MADRASAH DAN MOBILITAS SOSIAL
BAB
I
PENDAHULUAN
A.
Latar Belakang
Kemunculan
Madrasah menjadi penting bagi perkembangan dan kemajuan budaya Islam yang
tujuan utamanya ingin mengembangkan pendidikan Islam, dan menyebar luaskan
ajaran-ajaran Islam. Pendidikan madrasah mengalami perkembangan dari waktu
ke waktu menuju lembaga yang lebih baik, untuk saat ini sudah banyak mengalami
kemajuan, sehingga terbentuk seperti sekolah-sekolah modern adapun
bentuk-bentuk atau tingkatan-tigkatannya adalah Madrasah Ibtidaiyah, Tsanawiyah
dan Aliyah, dan dengan penbagian-pembagian tingkatan tersebut di yakini mampu
mempermudah santri atau pelajar-pelajar yang belajar di madrasah.
Adapun
mobilitas sosial merupakan perubahan, pergeseran, peningkatan, ataupun
penurunan status dan peran anggotanya. Misalnya, seorang pensiunan pegawai
rendahan salah satu departemen beralih pekerjaan menjadi seorang pengusaha dan
berhasil dengan gemilang. Contoh lain, seorang anak pengusaha ingin mengikuti
jejak ayahnya yang berhasil. Ia melakukan investasi di suatu bidang yang
berbeda dengan ayahnya. Namun, ia gagal dan akhirnya jatuh miskin. Proses
perpindahan posisi atau status sosial yang dialami oleh seseorang
atau sekelompok orang dalam struktur sosial masyarakat inilah yang
disebut gerak sosial atau mobilitas sosial (social mobility).
BAB II
PEMBAHASAN
A.
Pengertian Madrasah
Madrasah sebagai salah satu pilar dari
pendidikan Islam merupakan lembaga pendidikan yang sudah dikenal sejak tahun
1065-1067 di Baghdad yang didirikan oleh Nizam al-Mulk seorang perdana menteri
pada masa kekhalifahan Bani Saljuk. Oleh karena itu madrasah ini dikenal dengan
sebutan madrasah Nizamiyah. Menurut al-Jumbulati, sebelum abad ke-10 sudah ada
madrasah yang didirikan yaitu madrasah al-Baihaqiyah di kota Naisabur.[1]

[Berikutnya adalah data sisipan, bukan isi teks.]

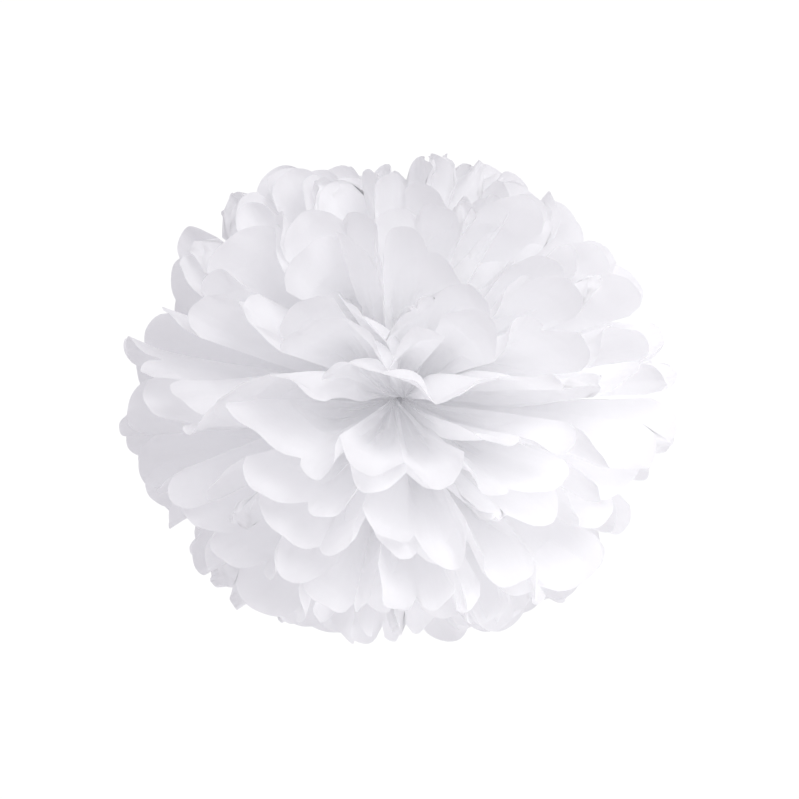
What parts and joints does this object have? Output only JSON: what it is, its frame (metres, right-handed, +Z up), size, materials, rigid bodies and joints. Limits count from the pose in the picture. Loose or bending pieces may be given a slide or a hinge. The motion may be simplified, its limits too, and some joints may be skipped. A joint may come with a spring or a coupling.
{
  "type": "tissue paper pom pom",
  "caption": "Ball of layered white tissue paper petals: pleated sheets with rounded ends, tied round the waist with wire and pulled open, hung as a party decoration.",
  "frame": {"origin": "centre of the tied waist, where the wire gathers every sheet", "axes": "+X along the pleated strip, towards one end of its folds; -Y towards the front seam between the ball's two halves; +Z up through the stack of sheets, along the wire's twist and eye"},
  "size_m": [0.2462, 0.2431, 0.223],
  "materials": {
    "tissue": "matte",
    "wire": "satin"
  },
  "bodies": {
    "root": {"tissue_sheet_1": "tissue", "tissue_sheet_2": "tissue", "tissue_sheet_3": "tissue", "tissue_sheet_4": "tissue", "tissue_sheet_5": "tissue", "tissue_sheet_6": "tissue", "tissue_sheet_7": "tissue", "tissue_sheet_8": "tissue", "tissue_sheet_9": "tissue", "tissue_sheet_10": "tissue", "tissue_sheet_11": "tissue", "tissue_sheet_12": "tissue", "tissue_sheet_13": "tissue", "tissue_sheet_14": "tissue", "tie_wire": "wire"}
  },
  "joints": []
}
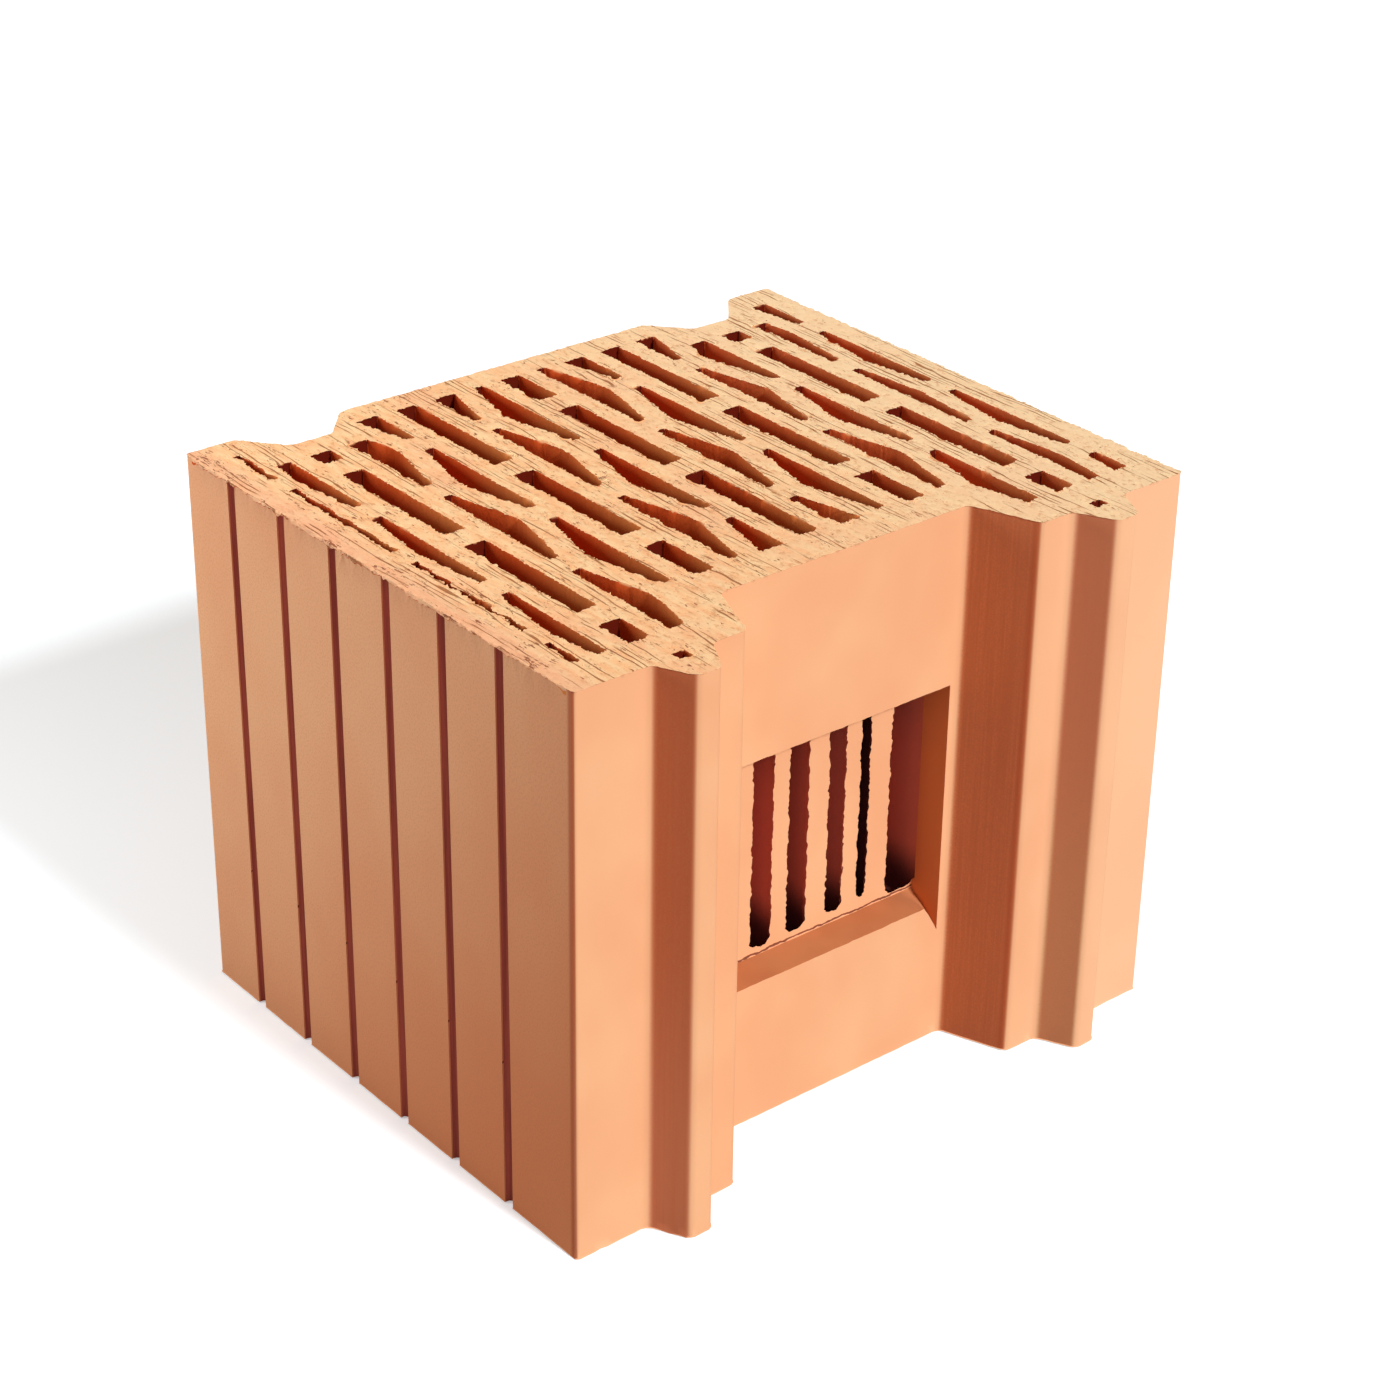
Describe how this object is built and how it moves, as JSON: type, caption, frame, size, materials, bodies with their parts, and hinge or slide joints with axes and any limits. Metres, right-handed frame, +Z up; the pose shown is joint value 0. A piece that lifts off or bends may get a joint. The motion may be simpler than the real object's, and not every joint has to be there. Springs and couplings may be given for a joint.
{
  "type": "perforated clay wall block",
  "caption": "Tall perforated clay wall block with staggered core slots, tongues and a mortar recess in front, grooves behind, scored sides and a grip pocket",
  "frame": {"origin": "centre of the overall box at the bottom bed face, midway between the side faces and midway from tongue tips to back strips", "axes": "+Z up along the cores, +X along the block's longest side to the right as seen from the front, -Y out of the tongued front face, +Y out of the grooved back face"},
  "size_m": [0.295, 0.264, 0.238],
  "materials": {
    "fired_clay": "matte, unglazed, finely dragged"
  },
  "bodies": {
    "root": {"clay_block": "fired_clay"}
  },
  "joints": []
}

Kata “madrasah” berasal dari isim makan
dari kata “darasa-yadrusu-darsan” yang berarti tempat belajar, terhapus, hilang
bekasnya, menghapus, menjadikan usang, melatih dan mempelajari. Dilihat dari
pengertian ini, maka madrasah berarti tempat untuk mencerdaskan
peserta didik, menghilangkan ketidaktahuan, memberantas kebodohan, serta
melatih keterampilan mereka sesuai dengan bakat, minat dan kemampuan peserta
didik. Madrasah juga mempunyai arti tempat pendidikan yang memberikan
pendidikan dan pengajaran yang berada dibawah naungan depatemen agama.[2]
Istilah madrasah sudah menyatu dengan istilah
sekolah atau perguruan, terutama perguruan tinggi Islam. Madrasah tidak
lain adalah kata lain sekolah, artinya tempat belajar. Istilah madrasah di
tanah Arab ditunjukkuan untuk semua sekolah secara umum, namun di Indonesia
ditunjukkan untuk sekolah bercorak Islam, mata pelajaran dasarnya pun lebih
banyak tentang ilmu keagamaan Islam.[3]
Lahirnya madrasah merupakan merupakan
kelanjutan dunia pesantren yang didalamnya terdapat unsur-unsur pokok dari
pesantren. Unsur-unsur tersebut adalah kyai (pengasuh), santri, pondok, masjid
dan mata pelajarannya tentang agama Islam. Sedangkan pada sistem madrasah tidak
harus ada pondok, masjid, pengajian kitab dan lain sebagainya. Unsur-unsur yang
di utamakan di madrasah yaitu pimpinan (kepala sekolah), guru, siswa, media
pembelajaran (perangkan keras dan perangkat lunak) serta mata pelajaran agama
islam. Pengetahuan dan keterampilan peserta didik akan cepat berkembang
dengan percepatan kemajuan iptek dan berkembangnya zaman, sehingga madrasah
pada dasarnya sebagai wahana untuk mengembangkan kepekaan intelektual dan
informasi, serta memperbaharui pengetahuan, sikap dan keterampilan serta
bekelanjutan.[4]
Madrasah sebagai sekolah umum berciri khas
agama Islam mempunyai peran amat strategis dalam kerangka peningkatan sumber
daya manusia (SDM) yang berkualitas. Peran strategis ini, menurut Hafid Abbas
dikarenakan Indonesia sebagai negara keempat berpenduduk terbesar di dunia yang
memiliki jumlah umat Islam terbesar di dunia. Mereka ini memerlukan Iayanan
pendidikan dan pengajaran yang berkualitas dan berciri khas IsIam.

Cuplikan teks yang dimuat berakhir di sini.